> [Job]
Repeat the material exactly, every line of it.

## START Given material

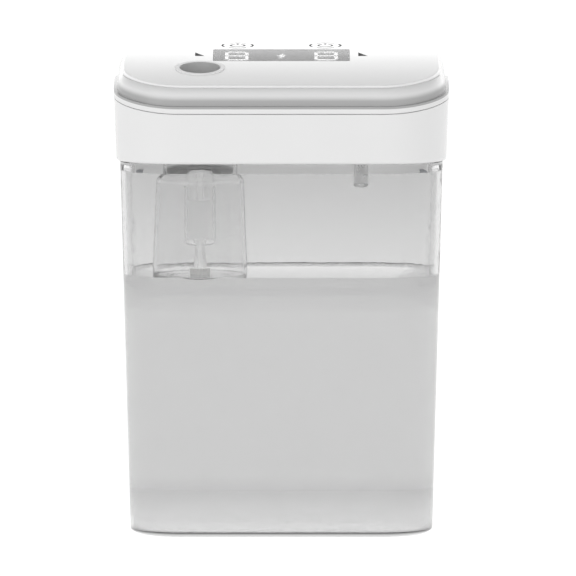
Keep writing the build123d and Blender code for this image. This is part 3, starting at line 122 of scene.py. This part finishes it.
studio = {
    "horizon": 1.10,
    "lowSky": 1.80,  # 10 to 20 degrees up, which the grazing top plate mirrors
    "midSky": 0.60,
    "zenith": 0.26,
    "sideShade": 0.26,  # how much darker the studio is to the left and right
    "stops": [(0.0, "horizon"), (0.20, "lowSky"), (0.34, "lowSky"), (0.62, "midSky"), (0.85, "zenith")],
    "floorHex": "#484848",
    "floorGlow": 0.97,
    "floorRoughness": 0.75,
    "floorSpecular": 0.2,
    "floorSize": 60.0,
    "floorGap": 0.2,
}
world = bpy.data.worlds.new("studio")
bpy.context.scene.world = world
world.use_nodes = True
sky = world.node_tree
sky.nodes.clear()
direction = addNode(sky, "ShaderNodeTexCoord").outputs["Generated"]
axes = addNode(sky, "ShaderNodeSeparateXYZ", links={"Vector": direction})
skyRamp = addNode(sky, "ShaderNodeValToRGB", links={"Fac": axes.outputs["Z"]})
ramp = skyRamp.color_ramp
while len(ramp.elements) < len(studio["stops"]):
    ramp.elements.new(0.5)
for element, (height, level) in zip(ramp.elements, studio["stops"]):
    element.position = height
    element.color = [studio[level]] * 3 + [1]
across = axes.outputs["X"]
sideways = addNode(sky, "ShaderNodeMath", {"operation": "MULTIPLY"}, {0: across, 1: across})
shade = addNode(
    sky, "ShaderNodeMath", {"operation": "MULTIPLY_ADD", 1: -studio["sideShade"], 2: 1.0},
    {0: sideways.outputs[0]},
)
tone = addNode(
    sky, "ShaderNodeVectorMath", {"operation": "SCALE"},
    {0: skyRamp.outputs["Color"], "Scale": shade.outputs[0]},
)
light = addNode(sky, "ShaderNodeBackground", {"Strength": 1.0}, {"Color": tone.outputs[0]})
addNode(sky, "ShaderNodeOutputWorld", links={"Surface": light.outputs[0]})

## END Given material

> [The answer]
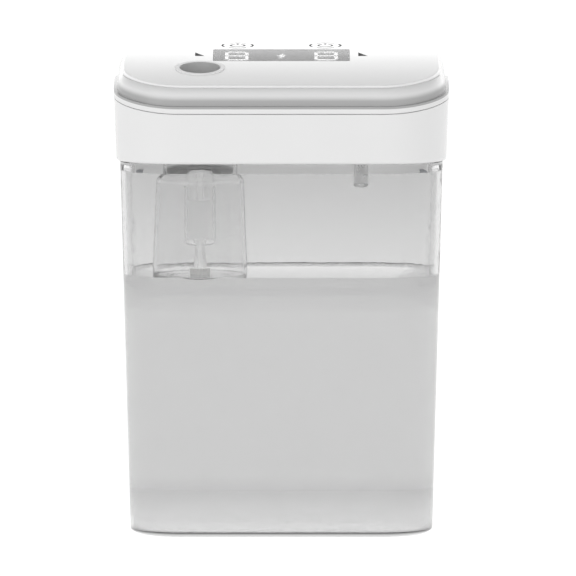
Keep writing the build123d and Blender code for this image. This is part 3, starting at line 122 of scene.py. This part finishes it.
studio = {
    "horizon": 1.10,
    "lowSky": 1.80,  # 10 to 20 degrees up, which the grazing top plate mirrors
    "midSky": 0.60,
    "zenith": 0.26,
    "sideShade": 0.26,  # how much darker the studio is to the left and right
    "stops": [(0.0, "horizon"), (0.20, "lowSky"), (0.34, "lowSky"), (0.62, "midSky"), (0.85, "zenith")],
    "floorHex": "#484848",
    "floorGlow": 0.97,
    "floorRoughness": 0.75,
    "floorSpecular": 0.2,
    "floorSize": 60.0,
    "floorGap": 0.2,
}
world = bpy.data.worlds.new("studio")
bpy.context.scene.world = world
world.use_nodes = True
sky = world.node_tree
sky.nodes.clear()
direction = addNode(sky, "ShaderNodeTexCoord").outputs["Generated"]
axes = addNode(sky, "ShaderNodeSeparateXYZ", links={"Vector": direction})
skyRamp = addNode(sky, "ShaderNodeValToRGB", links={"Fac": axes.outputs["Z"]})
ramp = skyRamp.color_ramp
while len(ramp.elements) < len(studio["stops"]):
    ramp.elements.new(0.5)
for element, (height, level) in zip(ramp.elements, studio["stops"]):
    element.position = height
    element.color = [studio[level]] * 3 + [1]
across = axes.outputs["X"]
sideways = addNode(sky, "ShaderNodeMath", {"operation": "MULTIPLY"}, {0: across, 1: across})
shade = addNode(
    sky, "ShaderNodeMath", {"operation": "MULTIPLY_ADD", 1: -studio["sideShade"], 2: 1.0},
    {0: sideways.outputs[0]},
)
tone = addNode(
    sky, "ShaderNodeVectorMath", {"operation": "SCALE"},
    {0: skyRamp.outputs["Color"], "Scale": shade.outputs[0]},
)
light = addNode(sky, "ShaderNodeBackground", {"Strength": 1.0}, {"Color": tone.outputs[0]})
addNode(sky, "ShaderNodeOutputWorld", links={"Surface": light.outputs[0]})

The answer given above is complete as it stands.